Rhljazz (System | Reviews | Threads | Answers | This Thread)
I'm confused about the problem. I read three differrent complaints. Is it (1) the volume control is not linear, so that you get most of your gain in the first quarter turn, or (2) the CD and phono inputs exhibit differrent gain levels, or (3) the volume curve behaves differently when you adjust volume using the remote? Maybe I'm not reading it clearly.
Drubin (Threads | Answers | This Thread)
Interesting dispute. A feature or function that is a part of the design, unless optional, need not be listed in an ad. If various iterations of a product exist the onus must, unfortunately, rest with the buyer to research those iterations and determine, perhaps by serial number, which version he is getting. The seller cannot be expected to know all about the development of the product line. Sbass sold a unit that was stock and in working order as the unit was designed. End of story.
Viridian (Threads | Answers | This Thread)
This seems to me to be a case of buyer not being satisfied with a "feature" or design quirk of the amplifier. The manufacturer has seemed to confirm that the "flaw" was somehow inherent in the design. The unit was not "broken" or damaged. Although disappointing, I do not believe that negative feedback is warranted.
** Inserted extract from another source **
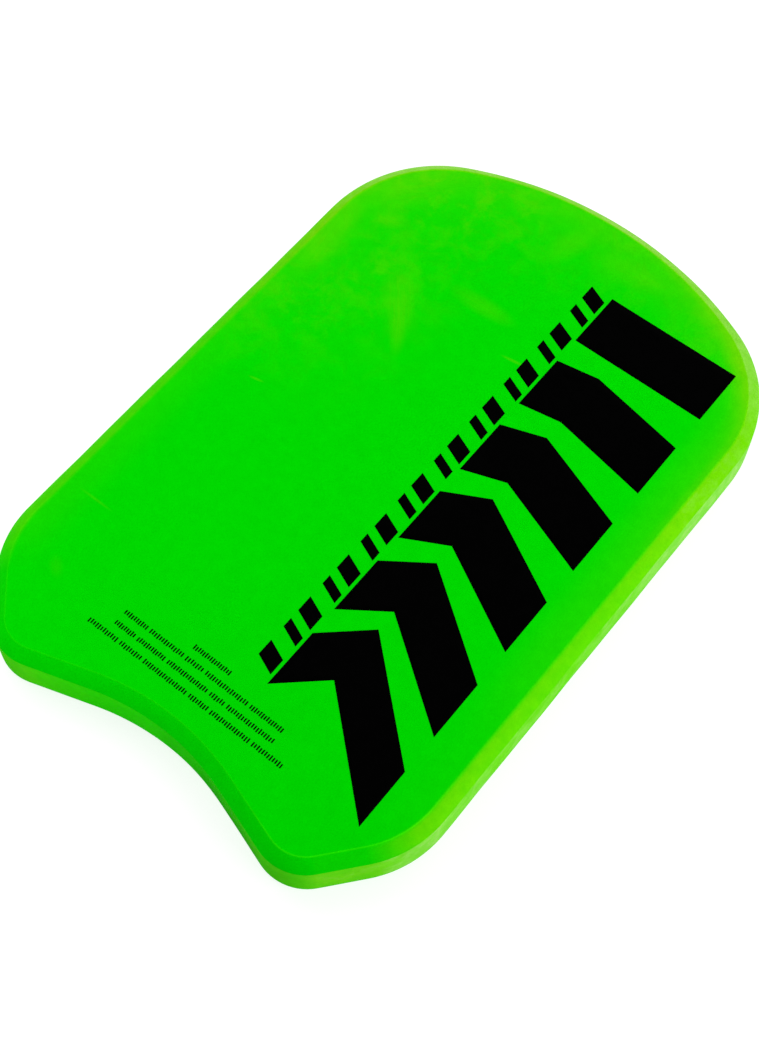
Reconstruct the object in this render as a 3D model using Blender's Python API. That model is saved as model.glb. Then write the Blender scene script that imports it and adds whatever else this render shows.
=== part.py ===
"""Swimming kickboard: a laminated foam board with a graphic printed on its deck.

Metres, +Z up, +Y towards the nose. The origin lies under the board's middle, on its bottom face.
The board is a core slab between two bevelled face sheets; every printed mark is a film of its own.
"""

import math

import bmesh
import bpy

# The whole board
LENGTH = 0.421
WIDTH = 0.280
THICKNESS = 0.034

# Outline at the nose and the sides
NOSE_RADIUS = 0.220
NOSE_CORNER_RADIUS = 0.0795
SIDE_TAPER = 0.0007

# Outline at the tail: two rounded horns with a shallow notch between them
TAIL_CORNER_RADIUS = 0.064
TAIL_SLANT = math.radians(49.5)
HORN_RADIUS = 0.0278
HORN_INSET = 0.0533
NOTCH_DEPTH = 0.0195
NOTCH_FLANK = 0.0369

# Layers of foam: a face sheet is a thin square rim and, above it, the bevel
FACE_SHEET = 0.006
RIM_HEIGHT = 0.0003
BEVEL_WIDTH = 0.0072

# Printed films
FILM = 0.0002
GRAPHIC_WIDTH = 0.083
GRAPHIC_SIDE_MARGIN = 0.030
GRAPHIC_NOSE_MARGIN = 0.0497
GRAPHIC_TAIL_MARGIN = 0.0393
STROKE_SPACE = 0.0128
CHEVRON_COUNT = 5
CHEVRON_PEAK = 0.025
STEEPEST_SLOPE = 0.9

TICK_WIDTH = 0.012
TICK_LONG = 0.010
TICK_SHORT = 0.006
TICK_LEAN = 0.005
TICK_COUNT = 19
TICK_ROW_TAIL_MARGIN = 0.0733

NOTE_HEIGHT = 0.0038
NOTE_PITCH = 0.0073
NOTE_SPACE = 0.0022
NOTE_CENTRE_X = -0.003
NOTE_TAIL_MARGIN = 0.0398
NOTE_ROWS = (
    (0.024,),
    (0.015, 0.022, 0.011, 0.027, 0.021),
    (0.013, 0.018, 0.026, 0.009, 0.030),
    (0.019, 0.014, 0.028, 0.012, 0.025, 0.019),
)

# Clearances
FIT_GAP = 0.0003
TICK_GAP = 0.002

# How far a flat facet may lie inside the arc it stands for
ARC_SAG = 0.00005

for leftover in list(bpy.data.objects):
    bpy.data.objects.remove(leftover)

kickboard = bpy.data.collections.new("kickboard")
bpy.context.scene.collection.children.link(kickboard)


def material(name, colour, roughness):
    """A plain, non-metallic Principled material."""
    made = bpy.data.materials.new(name)
    made.use_nodes = True
    shader = made.node_tree.nodes["Principled BSDF"]
    shader.inputs["Base Color"].default_value = (*colour, 1.0)
    shader.inputs["Roughness"].default_value = roughness
    shader.inputs["Metallic"].default_value = 0.0
    made.diffuse_color = (*colour, 1.0)
    return made


def arc(centre, radius, start, end):
    """Points along an arc, from the angle start to the angle end."""
    widest_step = 2 * math.acos(1 - ARC_SAG / radius)
    steps = max(1, math.ceil(abs(end - start) / widest_step))
    angles = [start + (end - start) * step / steps for step in range(steps + 1)]
    return [
        (centre[0] + radius * math.cos(angle), centre[1] + radius * math.sin(angle))
        for angle in angles
    ]


def nose_points():
    """The nose's wide arc and the corner arc that it runs into, ending on the side."""
    nose = (0.0, LENGTH / 2 - NOSE_RADIUS)
    corner_x = WIDTH / 2 - NOSE_CORNER_RADIUS
    corner_rise = math.sqrt((NOSE_RADIUS - NOSE_CORNER_RADIUS) ** 2 - corner_x ** 2)
    corner = (corner_x, nose[1] + corner_rise)
    meeting = math.atan2(corner_rise, corner_x)
    wide = arc(nose, NOSE_RADIUS, math.pi / 2, meeting)
    tight = arc(corner, NOSE_CORNER_RADIUS, meeting, 0.0)
    return wide + tight[1:]


def tail_points():
    """The tail from the side to the middle of the notch.

    The corner's arc touches the side and the slanted edge, the slanted edge touches the horn, and
    a straight flank touches the horn and the hollow arc of the notch.
    """
    slant_normal = TAIL_SLANT - math.pi / 2
    horn = (WIDTH / 2 - HORN_INSET, HORN_RADIUS - LENGTH / 2)

    corner_x = WIDTH / 2 - SIDE_TAPER - TAIL_CORNER_RADIUS
    corner_rise = TAIL_CORNER_RADIUS - HORN_RADIUS + (corner_x - horn[0]) * math.cos(slant_normal)
    corner = (corner_x, horn[1] - corner_rise / math.sin(slant_normal))

    chord = horn[0] ** 2 + NOTCH_DEPTH ** 2 - NOTCH_FLANK ** 2
    notch_radius = chord / (2 * NOTCH_DEPTH) - HORN_RADIUS
    notch = (0.0, NOTCH_DEPTH - LENGTH / 2 - notch_radius)
    bearing = math.atan2(notch[1] - horn[1], notch[0] - horn[0])
    apart = math.dist(horn, notch)
    flank_normal = bearing + math.acos((HORN_RADIUS + notch_radius) / apart)

    points = arc(corner, TAIL_CORNER_RADIUS, 0.0, slant_normal)
    points += arc(horn, HORN_RADIUS, slant_normal, flank_normal)
    points += arc(notch, notch_radius, flank_normal + math.pi, math.pi / 2)
    return points


def board_outline():
    """The whole outline: the +X half, then its mirror image back to the nose."""
    half = nose_points() + tail_points()
    mirrored = [(-x, y) for x, y in reversed(half[1:-1])]
    return half + mirrored


def place(name, data):
    """An object of the kickboard made from a mesh or a curve."""
    made = bpy.data.objects.new(name, data)
    kickboard.objects.link(made)
    return made


def plate(name, points, floor, height, finish):
    """A flat solid with the given outline, from floor upwards."""
    curve = bpy.data.curves.new(name, "CURVE")
    curve.dimensions = "2D"
    curve.fill_mode = "BOTH"
    curve.extrude = height / 2
    spline = curve.splines.new("POLY")
    spline.points.add(len(points) - 1)
    for point, (x, y) in zip(spline.points, points):
        point.co = (x, y, 0.0, 1.0)
    spline.use_cyclic_u = True
    curve.materials.append(finish)
    made = place(name, curve)
    made.location.z = floor + height / 2
    return made


def face_sheet_mesh(finish):
    """A face sheet with its joint face at z = 0: a thin square rim, then the bevel up to its face."""
    shape = bmesh.new()
    rim = [shape.verts.new((x, y, 0.0)) for x, y in board_outline()]
    joint_face = shape.faces.new(rim)
    raised = bmesh.ops.extrude_face_region(shape, geom=[joint_face])["geom"]
    top = [item for item in raised if isinstance(item, bmesh.types.BMFace)]
    bmesh.ops.translate(shape, verts=top[0].verts, vec=(0.0, 0.0, RIM_HEIGHT))
    bmesh.ops.recalc_face_normals(shape, faces=shape.faces)
    bmesh.ops.inset_region(
        shape,
        faces=top,
        thickness=BEVEL_WIDTH,
        depth=FACE_SHEET - RIM_HEIGHT,
        use_boundary=True,
        use_even_offset=True,
    )
    mesh = bpy.data.meshes.new("face_sheet")
    shape.to_mesh(mesh)
    shape.free()
    mesh.materials.append(finish)
    return mesh


def make_foam(foam, core_foam):
    """The deck sheet, the core slab, and the bottom sheet, which is the deck sheet turned over."""
    sheet = face_sheet_mesh(foam)
    deck = place("deck_sheet", sheet)
    deck.location.z = THICKNESS - FACE_SHEET
    bottom = place("bottom_sheet", sheet)
    bottom.location.z = FACE_SHEET
    bottom.rotation_euler.y = math.pi
    core_height = THICKNESS - 2 * FACE_SHEET - 2 * FIT_GAP
    plate("core_slab", board_outline(), FACE_SHEET + FIT_GAP, core_height, core_foam)


def print_film(name, points, ink):
    """One printed mark, lying on the deck."""
    plate(name, points, THICKNESS + FIT_GAP, FILM, ink)


def graphic_left():
    """The X where the bold graphic starts."""
    return WIDTH / 2 - GRAPHIC_SIDE_MARGIN - GRAPHIC_WIDTH


def graphic_top():
    """The Y where the graphic starts, near the nose."""
    return LENGTH / 2 - GRAPHIC_NOSE_MARGIN


def make_bold_graphic(ink):
    """A straight bar, then chevrons that point to the nose and grow steeper towards the tail."""
    left = graphic_left()
    right = left + GRAPHIC_WIDTH
    peak = left + CHEVRON_PEAK
    top = graphic_top()
    last_drop = STEEPEST_SLOPE * (right - peak)
    span = top - (GRAPHIC_TAIL_MARGIN - LENGTH / 2)
    pitch = (span + STROKE_SPACE - last_drop) / (CHEVRON_COUNT + 1)
    stroke = pitch - STROKE_SPACE
    bar = [(left, top), (right, top), (right, top - stroke), (left, top - stroke)]
    print_film("print_bar", bar, ink)
    for number in range(1, CHEVRON_COUNT + 1):
        slope = STEEPEST_SLOPE * number / CHEVRON_COUNT
        peak_y = top - pitch * number
        upper = [
            (left, peak_y - slope * CHEVRON_PEAK),
            (peak, peak_y),
            (right, peak_y - slope * (right - peak)),
        ]
        lower = [(x, y - stroke) for x, y in reversed(upper)]
        print_film(f"print_chevron_{number}", upper + lower, ink)


def make_ticks(ink):
    """A row of small leaning ticks beside the graphic, long and short in turn."""
    right = graphic_left() - TICK_GAP
    left = right - TICK_WIDTH
    row_end = TICK_ROW_TAIL_MARGIN - LENGTH / 2
    pitch = (graphic_top() - row_end) / TICK_COUNT
    for number in range(TICK_COUNT):
        length = TICK_SHORT if number % 2 else TICK_LONG
        top = graphic_top() - pitch * number
        tick = [
            (left, top),
            (right, top - TICK_LEAN),
            (right, top - TICK_LEAN - length),
            (left, top - length),
        ]
        print_film(f"print_tick_{number + 1:02d}", tick, ink)


def make_notes(ink):
    """Centred rows of plain bars near the tail, the lowest row nearest the notch."""
    for row, widths in enumerate(NOTE_ROWS):
        rows_below = len(NOTE_ROWS) - 1 - row
        middle = NOTE_TAIL_MARGIN - LENGTH / 2 + NOTE_PITCH * rows_below
        low = middle - NOTE_HEIGHT / 2
        high = middle + NOTE_HEIGHT / 2
        row_width = sum(widths) + NOTE_SPACE * (len(widths) - 1)
        left = NOTE_CENTRE_X - row_width / 2
        for number, width in enumerate(widths):
            right = left + width
            bar = [(left, high), (right, high), (right, low), (left, low)]
            print_film(f"print_note_{row + 1}_{number + 1}", bar, ink)
            left = right + NOTE_SPACE


def main():
    """Build the foam board, then the print on its deck."""
    foam = material("green_foam", (0.001, 0.68, 0.001), 0.62)
    core_foam = material("core_green_foam", (0.04, 0.70, 0.004), 0.66)
    ink = material("black_ink", (0.004, 0.004, 0.004), 0.55)
    make_foam(foam, core_foam)
    make_bold_graphic(ink)
    make_ticks(ink)
    make_notes(ink)


main()
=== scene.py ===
"""Looks of the foam kickboard: its foam layers, its print, and the stage it lies on.

Metres, +Z up, +Y towards the nose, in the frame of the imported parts.
"""

import math

import bpy
import numpy as np
from mathutils import Matrix, Vector


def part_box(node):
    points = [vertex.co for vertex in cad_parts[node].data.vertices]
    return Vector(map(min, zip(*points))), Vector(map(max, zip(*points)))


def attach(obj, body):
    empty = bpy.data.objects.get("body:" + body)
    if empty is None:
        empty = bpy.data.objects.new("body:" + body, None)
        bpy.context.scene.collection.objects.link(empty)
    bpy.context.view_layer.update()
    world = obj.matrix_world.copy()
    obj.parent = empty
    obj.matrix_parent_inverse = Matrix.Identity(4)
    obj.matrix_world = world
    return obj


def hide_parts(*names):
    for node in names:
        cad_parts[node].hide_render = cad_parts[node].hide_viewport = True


bl_info = {
    "name": "Foam kickboard",
    "version": (1, 0, 0),
    "blender": (4, 5, 0),
    "location": "3D View > Sidebar > Kickboard",
    "description": "A swimming kickboard of green foam with a bold print, and the stage it lies on",
    "category": "Add Mesh",
}

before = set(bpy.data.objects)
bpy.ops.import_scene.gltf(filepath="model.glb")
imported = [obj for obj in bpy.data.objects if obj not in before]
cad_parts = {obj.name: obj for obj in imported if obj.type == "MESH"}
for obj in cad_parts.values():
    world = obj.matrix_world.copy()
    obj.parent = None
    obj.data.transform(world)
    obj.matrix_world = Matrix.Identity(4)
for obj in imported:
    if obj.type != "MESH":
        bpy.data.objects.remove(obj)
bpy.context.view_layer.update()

DECK_LOW, DECK_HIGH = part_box("deck_sheet")
CORE_LOW, CORE_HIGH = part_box("core_slab")
BOTTOM_LOW, BOTTOM_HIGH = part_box("bottom_sheet")

WIDTH = DECK_HIGH.x - DECK_LOW.x
NOSE_Y = DECK_HIGH.y
TAIL_Y = DECK_LOW.y

# The outline's arcs, as the foam is cut
NOSE_RADIUS = 0.220
NOSE_CORNER_RADIUS = 0.0795
SIDE_TAPER = 0.0007
TAIL_CORNER_RADIUS = 0.064
TAIL_SLANT = math.radians(49.5)
HORN_RADIUS = 0.0278
HORN_INSET = 0.0533
NOTCH_DEPTH = 0.0195
NOTCH_FLANK = 0.0369

RIM_HEIGHT = 0.0003
BEVEL_WIDTH = 0.0072

# The kink of a chevron lies this far inside its left edge
CHEVRON_PEAK = 0.025
CHEVRON_SLOPE_STEP = 0.18
CHEVRON_COUNT = 5
TICK_COUNT = 19
TICK_LEAN = 0.005
NOTE_BARS = (1, 5, 5, 6)


# Sizes and colours


def length_property(name, description, default):
    """A size in metres."""
    return bpy.props.FloatProperty(
        name=name,
        description=description,
        default=default,
        min=0.0,
        precision=5,
        subtype="DISTANCE",
        unit="LENGTH",
    )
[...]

Neither seems to have the emails which would have established a better timeline, but if a product you buy over the 'net is not "broken" but instead doesn't work quite the way you had hoped, well that's life on the 'net. Buy from your local dealer if you want right of return for any reason (but make sure he will allow it; lots charging restocking fees now). I'm not even sure neutral feedback is warranted. I understand that buyer is disappointed, but obviously he liked the amp well enough to pay $400 CDN to get the remote to work the way he wants. Seems like a lot to me to avoid a few steps to the couch, but that's his business.
Swampwalker (System | Threads | Answers | This Thread)
The seller did not misrepresent the product. The usefulness of an integrated's volume control taper will be highly dependent upon the output level of the partnering sources, the partnering speaker's input sensitivity (notice that the seller has relatively insensitive Quads), and the size of the listening room, as well as the listener's preferences. All of which means that what turned out not to be a good volume control taper for the buyer could have been just fine for the seller, who might never have had reason to suspect that there was a 'problem' with the integrated in this area, since it could have worked fine in his system the way it was. The note inside the manual -however it actually reads - seems ambiguous at best (it might even have lead one to think something had been wrong with the remote control at some point), and is certainly no 'smoking gun' concerning the seller's veracity in this transaction. To me, the buyer elected to have an upgrade performed to make the integrated work better in his system, and that was his choice and his responsibility.
However, the question here is not one of restitution, but of feedback. Since this transaction took place almost 2 years ago, according to the buyer, I'm wondering where any of original feedback is - the buyer has none at all, and the seller's recent negative feedback from the buyer (suspended by Audiogon pending a resolution) is the only feedback from the buyer to be seen among his ratings (which are otherwise all positive). That the seller may subsequently have been somewhat 'rude' as stated by the buyer could be a bit understandable considering the nature of the buyer's recontact after such an extended period of time passing since the deal was presumably originally concluded. If they had exchanged positive feedback initially, and then the seller wanted to add additional feedback (open to rebuttal) later on, after he felt he had been somehow wronged, that might be one thing (even though I'm not at all convinced the buyer has a legitimate complaint to begin with). But since both he and the seller seemed to agree to forgo (for whatever reasons) leaving any mutual feedback at all during or after the original time of their deal 2 years ago, I think the buyer has exceeded his 'statute of limitations' in trying to leave negative feedback for the seller 2 years later. Any feedback between both of them should be disallowed at this point, but I see nothing wrong with Audiogon maybe inserting a neutral reference to the existence of this dispute thread within their feedback files.
In fact, come to think of it, I think maybe Audiogon ought to always insert an alert to the existence of all dispute threads, in all involved parties' feedback files generally.
Zaikesman (Reviews | Threads | Answers | This Thread)
Remove negative feedback- buyer should have researched the product PRIOR to purchase- certainly the information was available. The unit works as designed- the buyer chose to have the upgrade done and cannot expect the seller to pay part or all of the cost.
Noonen (Threads | Answers | This Thread)
I must concur with everyone here. Remove the negative feedback. Seller did not misrepresent the product for sale. The product functioned per it's design. It is not a sellers responsibility to list every caveat of a products design. The responsibilty of researching a product before purchase rests with the buyer.